Source: Editorial Comment: Squabbles not doing local sport any favours | The Herald August 19, 2019
THE tour by the Zimbabwe national Under-19 cricket team to South Africa in preparation for the ICC Under-19 Cricket World Cup 2020 is a very positive development.
After the game’s headlines had, in the past two months, been dominated by what was coming out of the boardroom, it is refreshing that we are now starting to read issues about what matters most — the players and what they do on the pitch representing their country.
This follows the agreement thrashed between the Zimbabwe Cricket leadership and the Sport and Recreation Commission, leading to the lifting of the suspension that had been imposed on the game’s leaders, and paving the way for cricket to start being played again in this country.
Until that agreement, the game had virtually been paralysed, with Namibia replacing the Lady Chevrons at the ICC Women T20 World Cup qualifier in Scotland between August 31 to September 7 while Nigeria have replaced the Chevrons at the ICC Men T20 World Cup Qualifier in the United Arab Emirates. But, after the agreement reached between the ZC leaders and the SRC, we are now seeing the first steps as the game begins its journey back into the light and the tour by our national Under-19 team to South Africa is a very important one.
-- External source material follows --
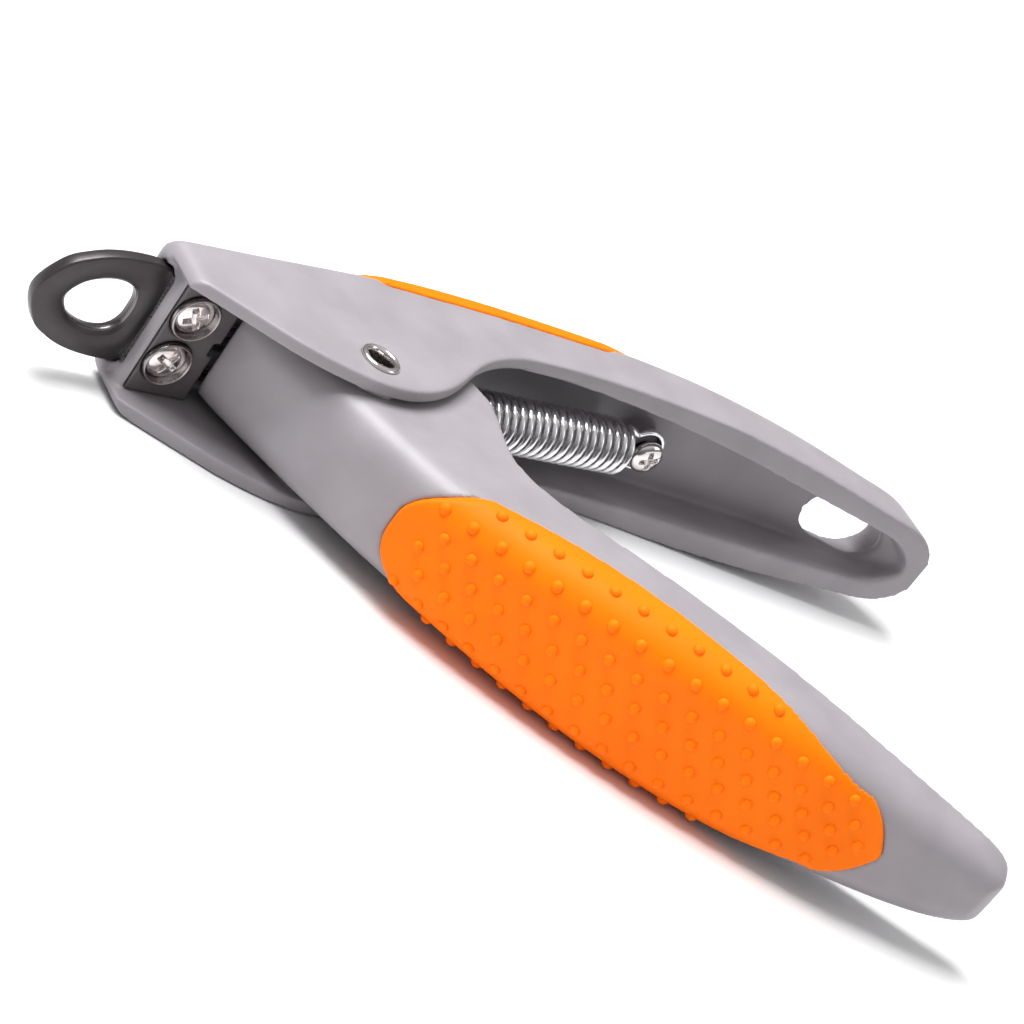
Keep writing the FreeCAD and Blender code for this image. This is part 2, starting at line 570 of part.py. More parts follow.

The team will play four 50-over matches against academy and provincial youth sides.
Coach Prosper Utseya’s team will take on the Titans Academy at Sinoville in Pretoria, the Northerns Under-19 team twice and the Northerns Under-17 team.
With South Africa hosting the ICC Under-19 Cricket World Cup 2020, starting in January next year, such a tour is important because it will provide the locals with a feel of the conditions that will confront them when they play at the global showcase.
The tour will give Utseya’s side the much-needed exposure to competitive cricket and the playing conditions in South Africa, hosts of the ICC Under-19 Cricket World Cup 2020 starting in January.
But, while there are some positive developments in cricket, after two tough weeks in which the ICC even threatened to terminate the Zimbabwe Cricket membership, it’s disappointing that the season of madness is once again upon us in domestic football with boardroom squabbles blighting our national game.
In the past few weeks, we have all been treated to the worst that can come from the boardroom with one negative story, after another, making the back pages of the newspapers. It culminated in the decision, last week, by the SRC writing to FIFA asking the world football governing body to dissolve the entire ZIFA board and replace it with a normalisation committee.
While the SRC advised FIFA that they were empowered to dissolve the ZIFA board, according to the SRC Act, they didn’t want to do so without consulting the world football governing body and they were actually in favour of FIFA making that move.
We always feared that things would come to that in our national game because it has been clear, in the past few months, the ship has been sailing in stormy waters. We thought the days when ZIFA would be dominated by reports of suspensions of board members and questions over their financial transactions were well and truly behind us.
Just a week after coming into office, after a shock victory over Philip Chiyangwa, ZIFA president Felton Kamambo charmed the entire nation when he revealed he was ready to embrace every member of the football family and start on a new slate.
He lifted the bans which had been imposed on 11 individuals who had been thrown into the football dustbin for various offences over the last three years.
Some of those members who had their suspensions lifted included former ZIFA board member Piraishe Mabhena, former women football bosses — Miriam Sibanda and Samukeliso Silengane — former ZIFA chief executive Jonathan Mashingaidze, former ZIFA presidents Trevor Carelse-Juul, Rafiq Khan and Vincent Pamire and journalist Hope Chizuzu.
“The board has decided to lift all suspensions. It doesn’t mean we condone whatever led to the suspensions, or that it was right, but we felt that we wanted to unite the football family. By so doing, we felt, maybe, it’s one way that we can all start on a new slate,” said Kamambo.
“For your own information, I am not going to suspend any board member for any other offence.
“We want to treat this ZIFA as a business. Whatever we are going to do, it’s business-like. Even the type of our agenda, it’s business-like. We want to make money for ZIFA. We would want to make our fans happy next year.’’
But, a month later, ZIFA vice president Gift Banda was suspended, for allegedly making changes to the Warriors technical team without consulting fellow board members, and seven months later, his case is yet to be finalised.
And, as if that was not enough, we have seen a number of suspensions with another board member, Chamu Chiwanza, being booted out of the domestic football’s leadership with both Chiyangwa, who is the COSAFA boss, and former ZIFA vice president Omega Sibanda banned for life last week.
Sadly, rather than focus on what matters most — the appointment of a substantive coach for the Warriors and the start for the preparations for the 2020 World Cup qualifiers — we have seen all the focus being on the boardroom madness and our national game continues to suffer from all this.
Surely, this madness should not be allowed to continue for another week because being part of the ZIFA board should not about personality clashes, about boardroom battles, but about providing leadership so that our national game continues to grow and realise its massive potential.